The temporary tax increase is still in force, hence our dislike for the term "temporary" in this context.

Admittedly, we live in a time when the English language is more elastic than ever before. Sadly, this elasticity most often stretches itself not to clarity but to phrases that conceal rather than reveal.

Signs are "signage," firing people is "downsizing," to mention something is to "reference" it and tax increases are "temporary."

We know well that taxes are necessary and not a necessary evil, either. Tax money provides the wherewithal to educate our children, pave our roads, deliver our drinking water, pay our police and provide all the municipal services and government amenities to which we are accustomed. We use, indeed we demand, these services, so we cannot complain much when we receive the bill.

Still, we can, and will, complain when a tax increase of a decade's duration is foisted on us as a temporary measure.

To be fair, perhaps some of the lawmakers who passed the tax increase did indeed believe it would be temporary. The point is that the tax increase was quite clearly not a temporary thing and few did anything over the past 10 years to address its status. If lawmakers wanted to call a tax increase "temporary," they should have been careful to see that the increase did not remain in force for a decade.

If the tax increase was meant to be permanent, then we should have been told, either at the time of the original increase or at some time before the 10-year anniversary. Little wonder, then, that the next time legislators ask for a "temporary" anything, they will be greeted with skepticism from the public.

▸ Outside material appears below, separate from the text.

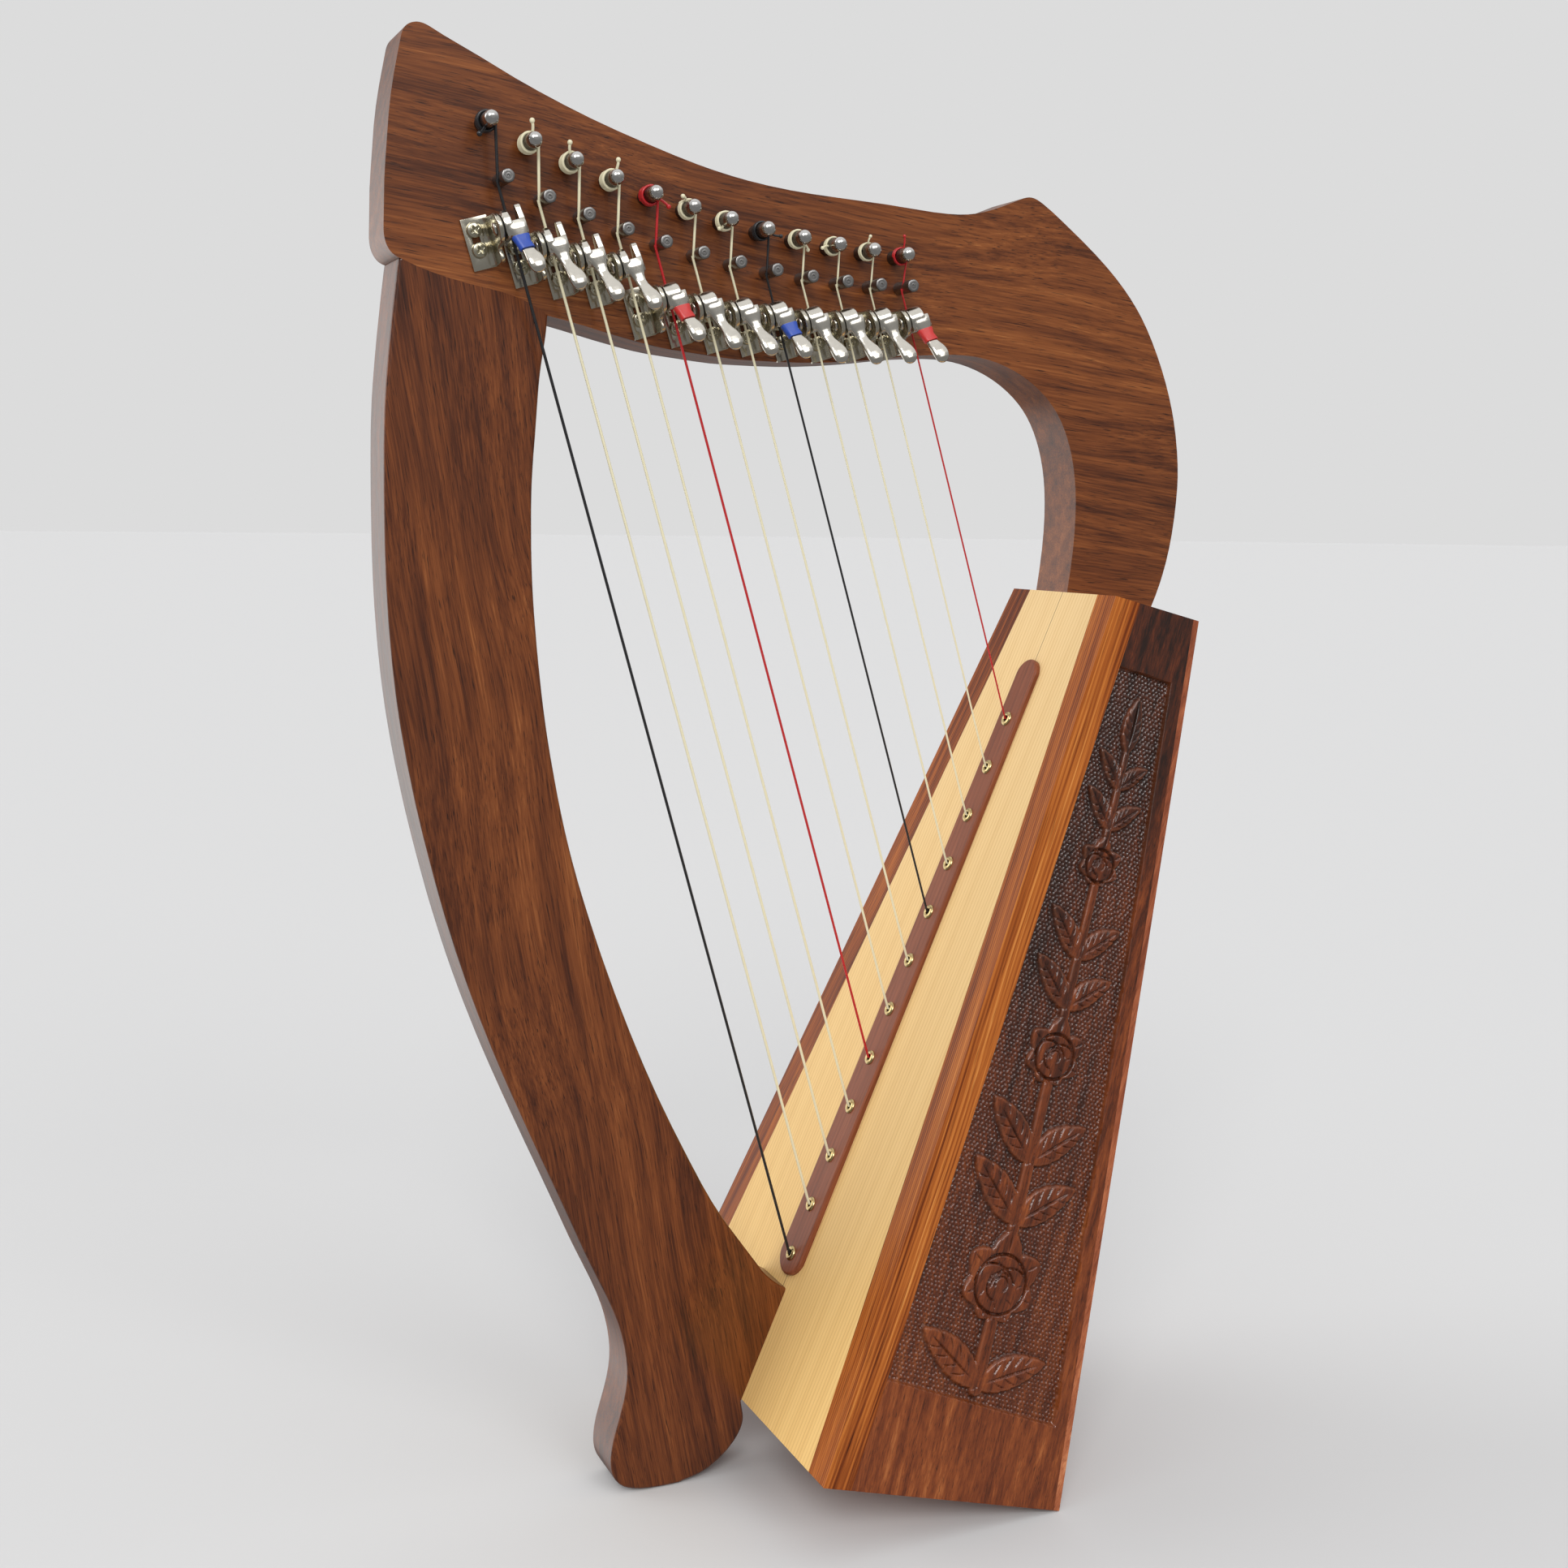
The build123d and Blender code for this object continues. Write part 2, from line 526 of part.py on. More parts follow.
def across(f, x):
    """Profile plane of a lever frame: local x runs up the string, local y out of the neck."""
    return Plane(origin=f.from_local_coords(Vector(x, 0, 0)), x_dir=f.y_dir, z_dir=f.x_dir)


with BuildPart() as lever_brackets:
    for f in frames:
        with BuildSketch(Plane(origin=f.from_local_coords(Vector(0, 0, NECK_H)), x_dir=f.x_dir, z_dir=f.z_dir)):
            with Locations(((PLATE_X[0] + PLATE_X[1]) / 2, (PLATE_Y[0] + PLATE_Y[1]) / 2)):
                Rectangle(PLATE_X[1] - PLATE_X[0], PLATE_Y[1] - PLATE_Y[0])
        extrude(amount=PLATE_T)
        with BuildSketch(across(f, EAR_X[0])):
            with BuildLine():
                Line((PLATE_Y[0], NECK_H), (PLATE_Y[1] - 1.0, NECK_H))
                Line((PLATE_Y[1] - 1.0, NECK_H), (EAR_R, 0))
                ThreePointArc((EAR_R, 0), (0, EAR_R), (-EAR_R, 0))
                Line((-EAR_R, 0), (PLATE_Y[0], NECK_H + 5.0))
                Line((PLATE_Y[0], NECK_H + 5.0), (PLATE_Y[0], NECK_H))
            make_face()
        extrude(amount=EAR_X[1] - EAR_X[0])
        with BuildSketch(Plane(origin=f.from_local_coords(Vector(SCREWS[0][0], 0, NECK_H - 1)), x_dir=f.x_dir, z_dir=f.z_dir)):
            with Locations((0, (SCREWS[0][1] + SCREWS[1][1]) / 2)):
                SlotCenterToCenter(SCREWS[0][1] - SCREWS[1][1], 3.3, rotation=90)
        extrude(amount=PLATE_T + 2, mode=Mode.SUBTRACT)
        with Locations(across(f, EAR_X[0]).location * Location((0, 0, 1))):
            Cylinder(AXLE_R + 0.01, 6.0, mode=Mode.SUBTRACT)
write(lever_brackets.part, "lever_brackets")

with BuildPart() as lever_screws:
    for f in frames:
        for x, y in SCREWS:
            head = f.from_local_coords(Vector(x, y, NECK_H + PLATE_T))
            with BuildSketch(Plane(origin=head, x_dir=f.x_dir, z_dir=-f.y_dir)):
                with BuildLine():
                    Line((0, 1.9), (0.8, 1.9))
                    ThreePointArc((0.8, 1.9), (2.25, 1.35), (2.75, 0.3))
                    Line((2.75, 0.3), (2.75, 0))
                    Line((2.75, 0), (1.5, 0))
                    Line((1.5, 0), (1.5, -9.6))
                    Line((1.5, -9.6), (0, -10.6))
                    Line((0, -10.6), (0, 1.9))
                make_face()
            revolve(axis=Axis(head, f.z_dir))
            with Locations(f.location * Location((x, y, NECK_H + PLATE_T + 1.6))):
                Box(2.6, 0.6, 1.4, mode=Mode.SUBTRACT)
                Box(0.6, 2.6, 1.4, mode=Mode.SUBTRACT)
write(lever_screws.part, "lever_screws")

with BuildPart() as lever_washers:
    for f in frames:
        with BuildSketch(across(f, WASHER_X[0])):
            Circle(CAM_R - 0.3)
            Circle(AXLE_R + 0.02, mode=Mode.SUBTRACT)
        extrude(amount=WASHER_X[1] - WASHER_X[0])
write(lever_washers.part, "lever_washers")

with BuildPart() as lever_axles:
    for f in frames:
        with BuildSketch(across(f, EAR_X[0] - 0.8)):
            Circle(2.5)
        extrude(amount=0.8)
        with BuildSketch(across(f, EAR_X[0])):
            Circle(AXLE_R)
        extrude(amount=6.0)
write(lever_axles.part, "lever_axles")

HANDLE_TILT = 22.0       # handle from the string, outwards
SPOON = 25.0             # from the axis to the tip of the handle
for i, f in enumerate(frames):
    t = math.radians(HANDLE_TILT)
    run = f.y_dir * -math.cos(t) + f.z_dir * math.sin(t)
    out = f.y_dir * math.sin(t) + f.z_dir * math.cos(t)
    # local x across the string, local y along the handle
    flat = Plane(origin=f.origin + out * 3.0, x_dir=f.x_dir, z_dir=f.x_dir.cross(run))
    with BuildPart() as lever:
        if i in FORKED:
            with BuildSketch(across(f, CAM_X[0])):
                Circle(CAM_R)
            extrude(amount=3.35)
            with BuildSketch(across(f, 1.65)):
                with BuildLine():
                    Line((-5.0, -1.0), (5.8, -0.4))
                    ThreePointArc((5.8, -0.4), (7.2, 1.0), (5.8, 2.4))
                    Line((5.8, 2.4), (-0.5, 4.9))
                    Line((-0.5, 4.9), (-5.0, 3.6))
                    Line((-5.0, 3.6), (-5.0, -1.0))
                make_face()
            extrude(amount=2.5)
            with BuildSketch(across(f, CAM_X[0])):
                Circle(CAM_R)
                with Locations((6.0, 0)):
                    Rectangle(11.0, 12.0, mode=Mode.SUBTRACT)
                with Locations((0, -6.6)):
                    Rectangle(14.0, 6.0, mode=Mode.SUBTRACT)
            extrude(amount=9.1)
        else:
            with BuildSketch(across(f, CAM_X[0])):
                Circle(CAM_R)
            extrude(amount=CAM_X[1] - CAM_X[0])
        with BuildSketch(flat.offset(-0.9)):
            with BuildLine():
                Spline((-4.6, 1.5), (-3.4, 5.0), (-1.2, 9.5), (-0.9, 14.0), (-0.9, 19.0), (0.4, 23.2), (2.6, SPOON),
                       (4.9, 23.4), (6.0, 19.5), (4.6, 14.0), (3.2, 9.0), (3.9, 4.8), (4.1, 1.5))
                Line((4.1, 1.5), (-4.6, 1.5))
            make_face()
        extrude(amount=1.8)
        with Locations(across(f, 0).location * Location((0, 0, -4.0))):
            Cylinder(AXLE_R + 0.03, 4.6, mode=Mode.SUBTRACT)
    write(lever.part, f"lever_{i + 1:02d}")
    if i in SLEEVED:
        with BuildPart() as sleeve:
            with BuildSketch(Plane(origin=flat.from_local_coords(Vector(1.3, 8.0, 0)), x_dir=f.x_dir, z_dir=run)):
                RectangleRounded(7.8, 4.2, 1.2)
                Rectangle(6.4, 1.9, mode=Mode.SUBTRACT)
            extrude(amount=5.0)
        write(sleeve.part, f"lever_sleeve_{i + 1:02d}")

# ---------------------------------------------------------------- strings
KNOT_C = BOARD_T + STRIP_H


def string_solids(indices, name):
    with BuildPart() as bp:
        for i in indices:
            top, corner, eye = strings[i]
            end = on_board(i * PITCH, KNOT_C)
            with BuildLine():
                FilletPolyline(top, corner, eye, end, radius=0.9)
            path = bp.pending_edges_as_wire
            with BuildSketch(Plane(origin=top, z_dir=(corner - top).normalized())):
                Circle(STRING_R[i])
            sweep()
    write(bp.part, name)


string_solids([i for i in range(N) if i not in BLACK + RED], "strings_natural")
string_solids(BLACK, "strings_black")
string_solids(RED, "strings_red")

with BuildPart() as string_knots:
    for i in range(N):
        with Locations(Plane(origin=on_board(i * PITCH, KNOT_C), z_dir=V)):
            with Locations((0, 0, 1.0)):
                Torus(1.5, 0.95)
            Cylinder(1.5, 2.0, align=(Align.CENTER, Align.CENTER, Align.MIN))
write(string_knots.part, "string_knots")
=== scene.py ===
import bpy
import math
import numpy as np
from mathutils import Vector, Matrix
from mathutils.geometry import tessellate_polygon
import bmesh


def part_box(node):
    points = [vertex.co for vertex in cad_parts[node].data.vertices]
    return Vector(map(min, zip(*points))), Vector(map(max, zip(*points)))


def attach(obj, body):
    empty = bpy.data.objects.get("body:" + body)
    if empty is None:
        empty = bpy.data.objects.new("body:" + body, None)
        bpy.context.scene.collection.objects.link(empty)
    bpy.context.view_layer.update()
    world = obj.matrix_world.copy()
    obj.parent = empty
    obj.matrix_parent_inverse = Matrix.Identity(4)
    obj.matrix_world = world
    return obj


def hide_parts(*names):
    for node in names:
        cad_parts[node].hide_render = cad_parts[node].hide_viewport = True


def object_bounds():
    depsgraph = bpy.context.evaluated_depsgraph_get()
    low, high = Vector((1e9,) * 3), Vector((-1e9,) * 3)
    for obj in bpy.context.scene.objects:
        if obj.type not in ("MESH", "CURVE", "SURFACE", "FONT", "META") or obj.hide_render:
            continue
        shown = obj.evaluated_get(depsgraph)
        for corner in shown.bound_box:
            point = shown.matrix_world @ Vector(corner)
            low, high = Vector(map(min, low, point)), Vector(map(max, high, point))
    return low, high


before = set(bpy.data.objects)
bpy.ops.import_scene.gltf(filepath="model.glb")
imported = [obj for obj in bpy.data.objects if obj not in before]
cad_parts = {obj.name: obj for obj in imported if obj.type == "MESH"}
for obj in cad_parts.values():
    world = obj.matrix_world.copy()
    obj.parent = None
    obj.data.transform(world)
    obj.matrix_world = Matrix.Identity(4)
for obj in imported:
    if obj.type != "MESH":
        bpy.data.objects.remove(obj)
cad_lo, cad_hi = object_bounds()
scene = bpy.context.scene
scene.view_settings.view_transform = "Standard"

MM = 0.001

# ------------------------------------------------------------------ the harp's own directions (millimetres)
TILT = math.radians(23.7)
U = np.array([math.sin(TILT), 0.0, math.cos(TILT)])       # up along the soundboard
V = np.array([math.cos(TILT), 0.0, -math.sin(TILT)])      # into the soundbox
YY = np.array([0.0, 1.0, 0.0])
O = np.array([-3.8, 0.0, 96.40])
W0, TAPER, RIM, RIM_D = 68.0, 0.1208, 15.0, 13.0
S_BOT, S_TOP, CUT_BOT, CUT_TOP = -68.0, 323.5, 0.123, 0.16
C0, C_TAPER, BACK_T, SIDE_T = 107.6, 0.1884, 3.0, 7.0
RIB_H, PITCH = 2.5, 23.63
NECK_NEAR, NECK_T = -3.5, 27.0
PIN_R, BRIDGE_R, BRIDGE_OUT, STRING_Y, AXIS_Y = 3.05, 2.7, 14.0, -11.0, -16.6
STRING_R = [0.62, 0.60, 0.58, 0.56, 0.54, 0.52, 0.50, 0.48, 0.46, 0.43, 0.40, 0.38]
TUNING = [(-143.7, 574.9), (-126.6, 568.3), (-109.9, 562.2), (-93.4, 556.8),
          (-77.1, 552.0), (-60.9, 547.8), (-44.8, 544.2), (-28.7, 541.3),
          (-12.6, 539.0), (3.5, 537.2), (19.4, 535.9), (35.2, 535.0)]
BRIDGE = [(-137.2, 554.1), (-120.7, 547.6), (-104.6, 542.1), (-88.5, 537.5),
          (-72.5, 533.6), (-56.5, 530.3), (-40.4, 527.6), (-24.3, 525.4),
          (-8.3, 523.7), (7.6, 522.6), (23.1, 522.1), (38.0, 522.4)]
LEVER_DROP = [18.6, 17.7, 15.6, 13.6, 21.6, 20.8, 19.8, 17.9, 17.6, 16.4, 15.1, 14.7]
LEVER_OFF = [0.2, 0.5, 0.2, 0.2, 0.3, 0.2, 0.0, -0.3, -0.3, 0.0, 0.4, 0.6]
BLACK, RED = (0, 7), (4, 11)
SLEEVES = {0: "blue", 4: "red", 7: "blue", 11: "red"}


def on_board(s, c=0.0, y=0.0):
    return O + U * s + V * c + YY * y


# the hardware is placed by the CAD nodes, so it follows them if they move
def centre_of(node):
    lo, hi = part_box(node)
    return np.array((lo + hi) / 2) / MM


TUNING = [(centre_of(f"tuning_pin_{i + 1:02d}")[0], centre_of(f"tuning_pin_{i + 1:02d}")[2]) for i in range(12)]

# ------------------------------------------------------------------ materials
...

Gov. Paul Cellucci has joined others this year in calling for an income tax rollback, although opponents claim the cut would hurt the state, particularly public schools which have received some of the additional tax revenue and set the state up for the same fiscal crisis that prompted the original tax hike.

Taxpayers are told temporary tax hikes are necessary to get government through the duration of tough economic times. Given our booming economy, if legislators don't at least examine a rollback, they will be underscoring even more the fact that there is apparently no such thing as a temporary tax increase.

Many things are required (or at least asked) of those who would do the business of the people. Honesty is perhaps the first of these things and it is not honest to disguise a permanent wolf in temporary sheep's clothing.